You mention a lot here. I don't want to hijack a thread about this development with a long conversation about energy, but you're not wrong that it is a conversation worth having. As far as technology goes, no one knows for sure what technology and technologies will be implemented in the future to mitigate our challenges, but there's no reason to say there won't be any. In Europe following the Middle Ages, charcoal was a massive source of energy. Deforestation became a very real problem, so much so that England had a serious lack of wood for constructing ships and buildings. This problem was not put to rest until new technologies for extraction of coal were developed. Coal itself had been "exhausted" centuries earlier. We were utterly convinced that it would be, because the very accessible coal was increasingly hard to find. So this is what people mean when they say "technology." It's nothing to do with Klingons or warp speed: it is a grindingly slow process of innovation, and it requires a lot of patience. A lot of it is invisible, which is why it can be easy to overlook.

What we're doing in Alberta is an example- these techniques didn't exist decades ago, and even where they did would not have been economical because of the price of oil. With oil prices where they are, we are enabled to use more expensive technologies to extract it. It's a choice to view that as desperation. Fracking is another example of a new and expensive technique that only makes economical sense above a certain price for oil. It is incorrect to say that the big oil consumers are producing less- this year, the U.S. will be a net exporter of oil.

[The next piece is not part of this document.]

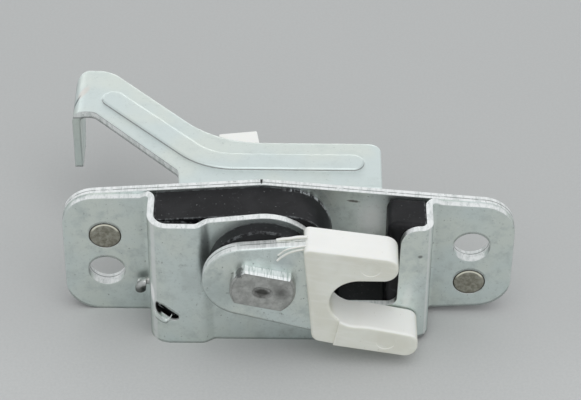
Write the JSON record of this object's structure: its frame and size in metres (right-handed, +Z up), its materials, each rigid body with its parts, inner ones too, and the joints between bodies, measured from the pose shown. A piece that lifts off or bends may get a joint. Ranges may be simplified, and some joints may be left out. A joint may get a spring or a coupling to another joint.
{
  "type": "van door latch",
  "caption": "Sliding door rear latch: pressed zinc housing riveted to a flat plate, nylon-jawed fork on a spindle, black moulded body, pawl and rearward release lever.",
  "frame": {"origin": "midway between the two mounting holes, on the front face of the flanges", "axes": "+X right along the plate seen from the front, +Y back through the plate, +Z up; the fork is on the -Y side"},
  "size_m": [0.109, 0.0702, 0.0395],
  "materials": {
    "zinc_sheet": "passivated zinc plate, satin",
    "bare_steel": "bare rivet steel, dull",
    "spindle_steel": "machined steel, dull zinc",
    "spring_steel": "hard drawn wire",
    "white_nylon": "natural nylon, satin",
    "black_plastic": "black acetal, satin"
  },
  "bodies": {
    "housing": {"back_plate": "zinc_sheet", "front_housing": "zinc_sheet", "rivet_left": "bare_steel", "rivet_right": "bare_steel", "front_bush": "black_plastic", "rear_bush": "black_plastic", "thrust_washer": "black_plastic", "fork_spring": "spring_steel", "mechanism_block": "black_plastic", "striker_buffer": "black_plastic", "pawl_spring": "spring_steel", "lever_washer": "spring_steel"},
    "fork": {"fork_plate": "zinc_sheet", "fork_jaws": "white_nylon", "spindle": "spindle_steel", "spindle_clip": "spring_steel", "ratchet": "spindle_steel"},
    "release": {"release_lever": "zinc_sheet", "rod_clip": "white_nylon", "pawl": "spindle_steel", "pawl_shaft": "spindle_steel", "lever_clip": "spring_steel"}
  },
  "joints": [
    {"name": "fork_turn", "type": "hinge", "parent": "housing", "child": "fork", "pos_m": [-0.006, 0, 0.008], "axis": [0, -1, 0], "range_deg": [0, 55], "deforming": ["fork_spring"]},
    {"name": "release_turn", "type": "hinge", "parent": "housing", "child": "release", "pos_m": [-0.0185, 0, -0.0075], "axis": [0, -1, 0], "range_deg": [-10.7, 0], "deforming": ["pawl_spring"]}
  ]
}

I shouldn't have implied that it is a big deal that oil prices will increase- since its discovery, it has increased in price since the most accessible oil is consumed first. This is only logical. The ways in which we use oil have become more efficient- I'm no great fan of the personal automobile, either, and think that our dependence on it has more negative impacts than just environmental, but a car being sold today is more efficient (while still being safer and better-performing) than a car 20, ten, or even just five years ago. Likewise for industrial uses of oil.

In my opinion, corn ethanol is a senseless government scheme that amounts mostly to hidden subsidies to farmers. But that doesn't mean that the technologies being developed to create biofuels are non-starters: we may one day produce ethanol from waste wood and other types of vegetation. Enough solar energy hits the Earth each day to power everything we've ever built many times over. Here in Ontario we have a very healthy electricity mix that relies on nuclear and hydro-electric energy. Our electricity consumption is currently so uneven that we sometimes pay other jurisdictions to accept our surplus hydro overnight- we could power many electric cars in this province without adding a single kilowatt of capacity.

I don't think this development is a good idea, but it's not because I think we're headed for peak energy and economic collapse because there are simply no more "easily" (this is subjective) accessible energy sources. There's too many reasons to be positive about things generally, so my reasoning is that we shouldn't put scarce local resources into more-of-the-same development when there are other types of developments that would add a lot more value to our economy and community.